» Direction
Beginning with the first line of the data below, reproduce every line unchanged, ending with the line that holds "plait's tree stores.".

-*-*-

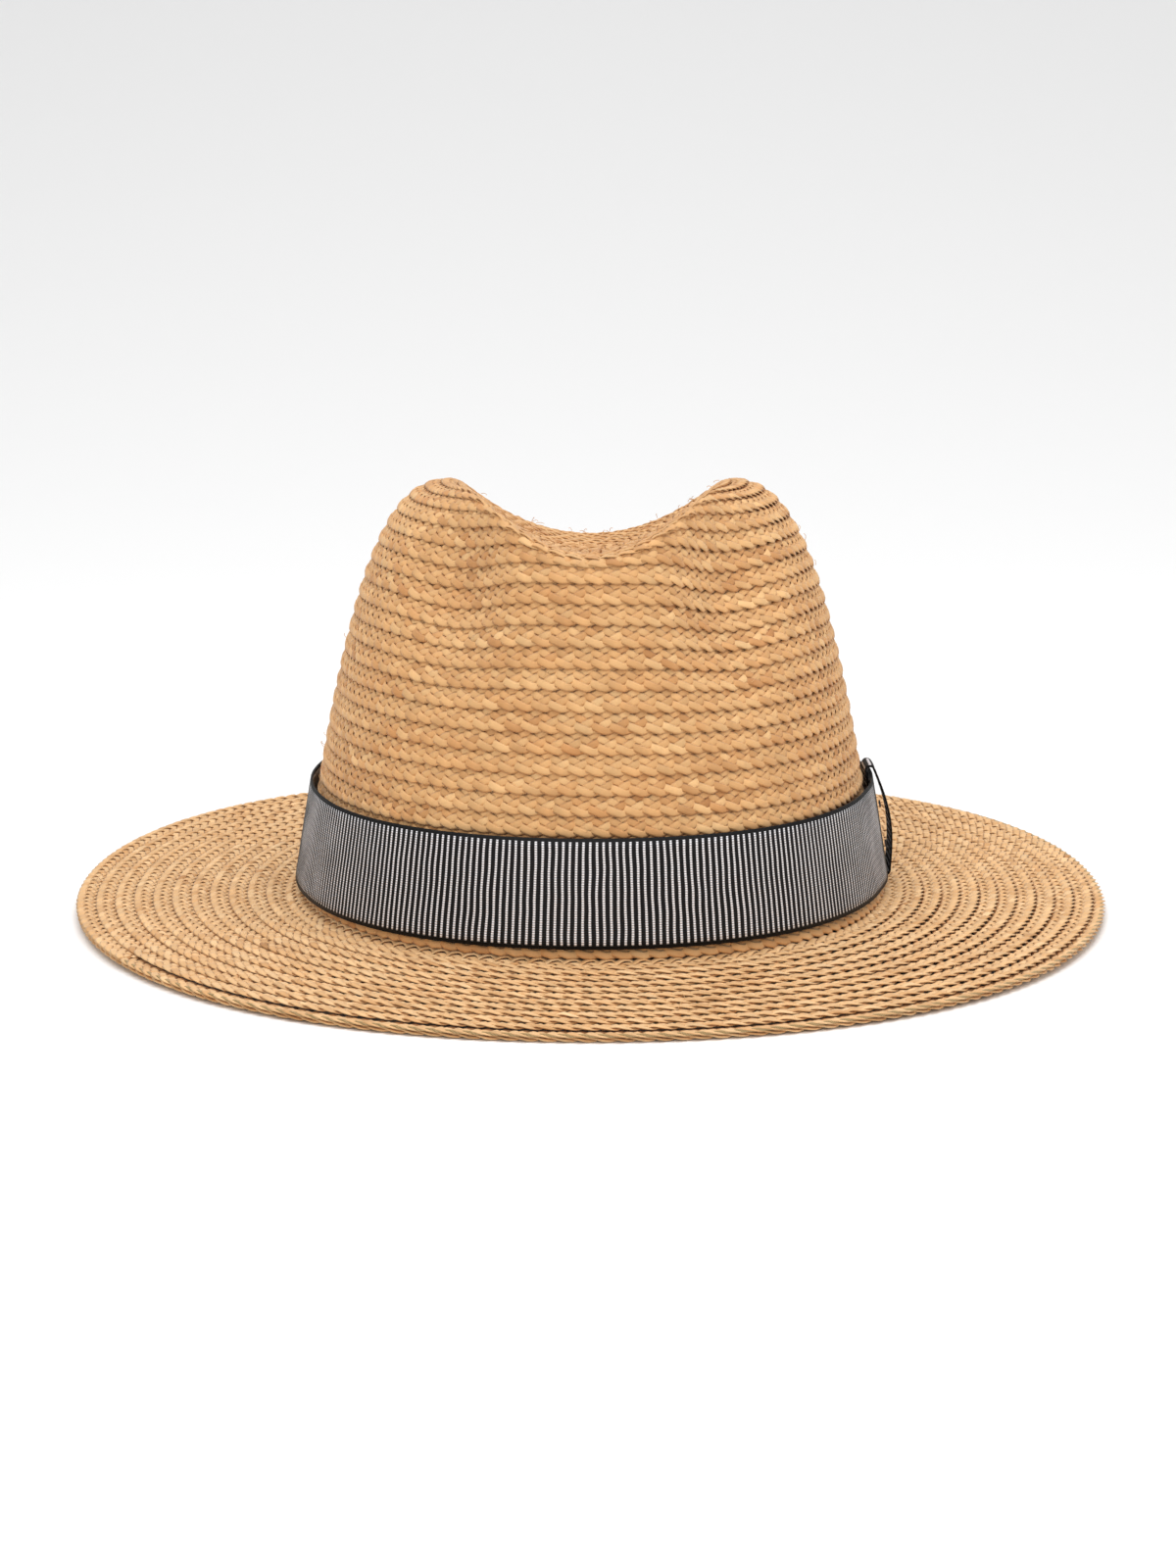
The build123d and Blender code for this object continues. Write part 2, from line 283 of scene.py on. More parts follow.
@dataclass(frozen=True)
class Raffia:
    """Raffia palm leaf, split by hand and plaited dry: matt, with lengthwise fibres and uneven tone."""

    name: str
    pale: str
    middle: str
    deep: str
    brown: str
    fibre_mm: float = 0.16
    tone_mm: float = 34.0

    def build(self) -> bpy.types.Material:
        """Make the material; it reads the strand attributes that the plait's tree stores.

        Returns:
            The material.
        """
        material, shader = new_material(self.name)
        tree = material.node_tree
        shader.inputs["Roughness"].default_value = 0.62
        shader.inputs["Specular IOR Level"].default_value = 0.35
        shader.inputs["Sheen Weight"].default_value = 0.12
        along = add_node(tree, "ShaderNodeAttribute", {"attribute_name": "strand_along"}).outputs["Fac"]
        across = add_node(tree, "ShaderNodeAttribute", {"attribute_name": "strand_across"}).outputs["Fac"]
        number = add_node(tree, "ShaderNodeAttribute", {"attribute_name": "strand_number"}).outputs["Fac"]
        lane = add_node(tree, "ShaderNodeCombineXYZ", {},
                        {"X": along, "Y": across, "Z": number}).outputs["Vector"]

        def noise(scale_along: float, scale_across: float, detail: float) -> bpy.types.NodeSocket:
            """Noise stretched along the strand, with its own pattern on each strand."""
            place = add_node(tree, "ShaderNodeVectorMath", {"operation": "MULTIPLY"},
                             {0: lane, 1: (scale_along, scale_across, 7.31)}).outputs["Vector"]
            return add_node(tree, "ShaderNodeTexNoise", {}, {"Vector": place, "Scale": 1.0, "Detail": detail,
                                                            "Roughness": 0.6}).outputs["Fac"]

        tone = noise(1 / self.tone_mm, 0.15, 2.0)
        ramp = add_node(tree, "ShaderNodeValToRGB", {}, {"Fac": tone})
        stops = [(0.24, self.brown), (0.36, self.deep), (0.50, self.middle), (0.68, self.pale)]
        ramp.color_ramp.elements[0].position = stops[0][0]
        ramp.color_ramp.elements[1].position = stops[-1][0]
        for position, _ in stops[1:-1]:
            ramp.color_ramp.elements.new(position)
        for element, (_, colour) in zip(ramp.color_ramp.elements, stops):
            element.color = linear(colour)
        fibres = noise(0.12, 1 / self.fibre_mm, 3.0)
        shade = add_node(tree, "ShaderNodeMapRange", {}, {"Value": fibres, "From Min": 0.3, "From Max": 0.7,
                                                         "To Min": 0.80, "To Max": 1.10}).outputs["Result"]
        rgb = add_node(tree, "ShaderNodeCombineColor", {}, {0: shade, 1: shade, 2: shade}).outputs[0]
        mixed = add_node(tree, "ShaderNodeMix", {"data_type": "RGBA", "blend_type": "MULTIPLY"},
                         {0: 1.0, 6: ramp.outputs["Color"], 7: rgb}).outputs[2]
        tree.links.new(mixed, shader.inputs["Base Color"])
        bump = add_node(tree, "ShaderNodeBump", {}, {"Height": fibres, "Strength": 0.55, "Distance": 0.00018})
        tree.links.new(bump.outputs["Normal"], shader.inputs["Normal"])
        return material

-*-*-

» Final answer
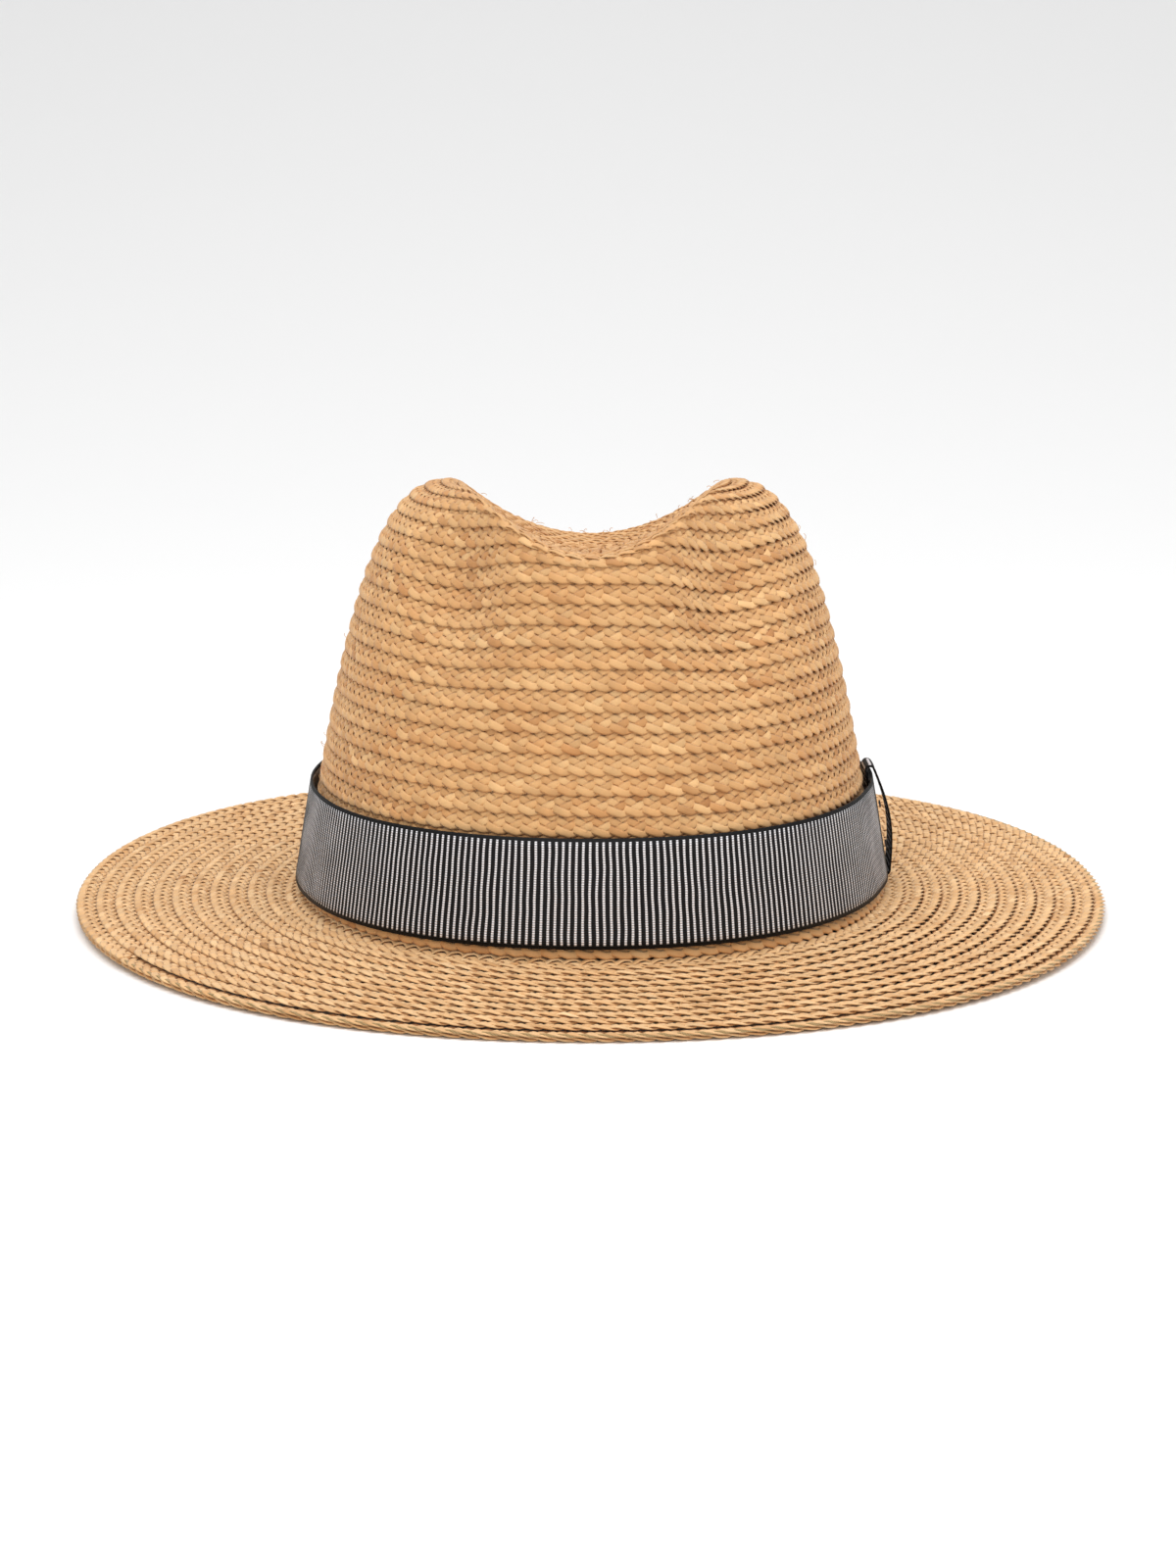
The build123d and Blender code for this object continues. Write part 2, from line 283 of scene.py on. More parts follow.
@dataclass(frozen=True)
class Raffia:
    """Raffia palm leaf, split by hand and plaited dry: matt, with lengthwise fibres and uneven tone."""

    name: str
    pale: str
    middle: str
    deep: str
    brown: str
    fibre_mm: float = 0.16
    tone_mm: float = 34.0

    def build(self) -> bpy.types.Material:
        """Make the material; it reads the strand attributes that the plait's tree stores.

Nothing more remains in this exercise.